The corps' requirements for in lieu of cash payment options are strict, said Town Administrator Paul Dawson, and unreasonable for the town to attempt. Some options would be to replicate other wetlands in town, or create wetlands in another part of town - all within a deadline of June 30.

A lack of funds, resources, and time, said Dawson, makes the fine of $33,539 the more reasonable and cost-effective option, due by July 14.

The selectmen could add an article on the Annual Town Meeting warrant to ask voters to appropriate the sum, but the board chose to seek legal advice from town counsel to see if there is any way to appeal the corps' decision.

"With all due respect, I personally do not agree with them," said Dickerson, with Gonsalves concurring. Selectman Stephen Cushing stated, "I completely disagree with what they're (the corps) saying here."

The board voted to authorize town counsel to seek an alternate remedy to paying the fine.

Also during the meeting, the board voted to accept a land donation from Sally Durfee, after the Marion Open Space Acquisition Commission recommended the acceptance.

Dawson described the property referred to as 0 Front Street as a "very small sliver" that abuts land already owned and protected by the town.

Also briefly discussed, some residents have lodged complaints about speeding on Route 6, as well as on Route 105 between Route 6 and Interstate 195, and have called for a traffic study.

After discussions with the Southeastern Regional Planning & Economic Development Division (SRPEDD), there is little the town can do about lowering the speed limit without state intervention.
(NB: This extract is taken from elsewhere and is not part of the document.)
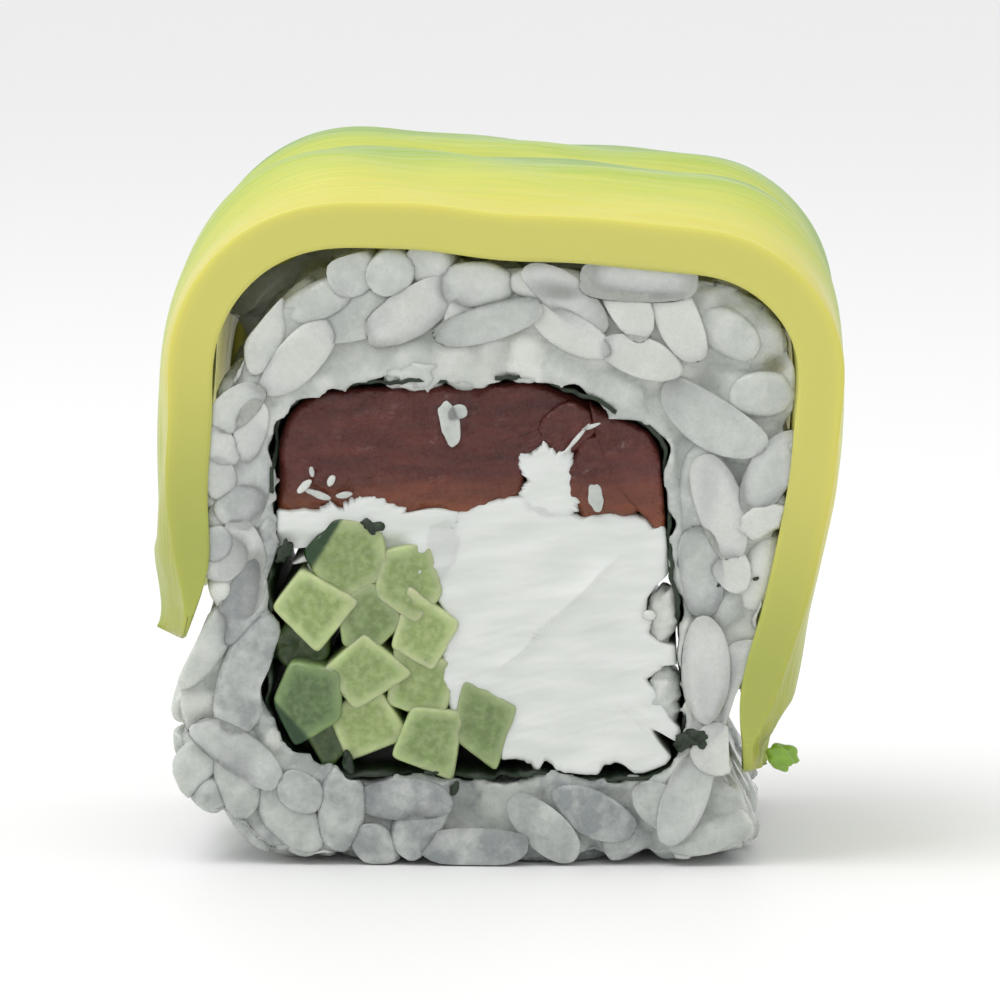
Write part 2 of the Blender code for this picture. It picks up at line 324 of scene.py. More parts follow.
def polar(points):
    """Angle round the core and distance from it."""
    across, up = points[..., 0] - CORE[0], points[..., 2] - CORE[1]
    return np.arctan2(up, across), np.hypot(across, up)


def up_to_nori(centre, angle, reach, near):
    """An outline grown to the nori where it nearly gets there: its reach from its own centre."""
    if not near:
        return reach
    for _ in range(3):
        turn, core_reach = polar(around(centre, reach, angle, 0.0))
        gap = nori_reach(turn) - NORI_THICKNESS - 0.15 - core_reach
        square_on = np.clip(np.cos(turn - angle), 0.3, 1.0)
        reach = reach + gap / square_on * np.where(gap > 0, smooth((near - gap) / 0.7), 1.0)
    return reach


def cut_bar(name, centre, reach, ends, relief, rounding, columns=180, rows=26, walls=3, near=0.0):
    """A bar along the roll with a face at each end: rings that grow from the middle to the outline.

    A face lies behind its end of the roll by relief(points), and its rim turns over like a
    quarter circle. The share of the way to the rim is kept as the attribute rim.
    """
    angle = once_round(columns)
    grown = np.linspace(0.02, 1.0, rows)[:, None] ** 0.75
    out = up_to_nori(centre, angle, reach(angle), near)
    faces = []
    for end in ends:
        spread = around(centre, out * grown, angle, end)
        from_rim = np.clip(1 - out * (1 - grown) / rounding, 0, 1)
        turned = rounding * (1 - np.sqrt(1 - from_rim**2))
        inwards = -np.sign(end)
        spread[..., 1] += inwards * (turned + relief(spread[..., (0, 2)]))
        faces.append(spread)
    steps = np.linspace(0, 1, walls + 2)[1:-1, None, None]
    wall = faces[0][-1] + (faces[1][-1] - faces[0][-1]) * steps
    grid = np.concatenate([faces[0], wall, faces[1][::-1]])
    grown = grown + 0 * angle
    rim = np.concatenate([grown, np.ones((walls, columns)), grown[::-1]])
    return make_skin(name, grid, values={"rim": rim})


def middle_of(node):
    """The middle of a CAD node's box, across and up."""
    low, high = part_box(node)
    return np.array([low.x + high.x, low.z + high.z]) / 2 / MM


fish_finish, tree, shader = new_material(
    "cured fish", 0.30, Specular_IOR_Level=0.3, Coat_Roughness=0.15,
    Subsurface_Weight=0.2, Subsurface_Scale=0.001, Subsurface_Radius=(1.0, 0.35, 0.2),
)
fibre = noise(tree, 0.9, 4.0, stretch=(3.2, 6.0, 0.8), rough=0.6)
clouds = noise(tree, 0.22, 2.0)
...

According to SRPEDD, other minor "traffic calming methods" the town could utilize would be to add signage promoting the speed limit, but selectmen doubted the effectiveness of signs.

"It's not an easy fix, and it doesn't look like it's going to be an easy fix," Dawson said. "It looks like there're a lot of moving parts there."

Whatever the board can do, Gonsalves said, should be done, especially with the crosswalk at Hermitage Lane on Route 6.

The next regular meeting of the Marion Board of Selectmen is scheduled for April 4 at 7:00 pm at the Marion Town House.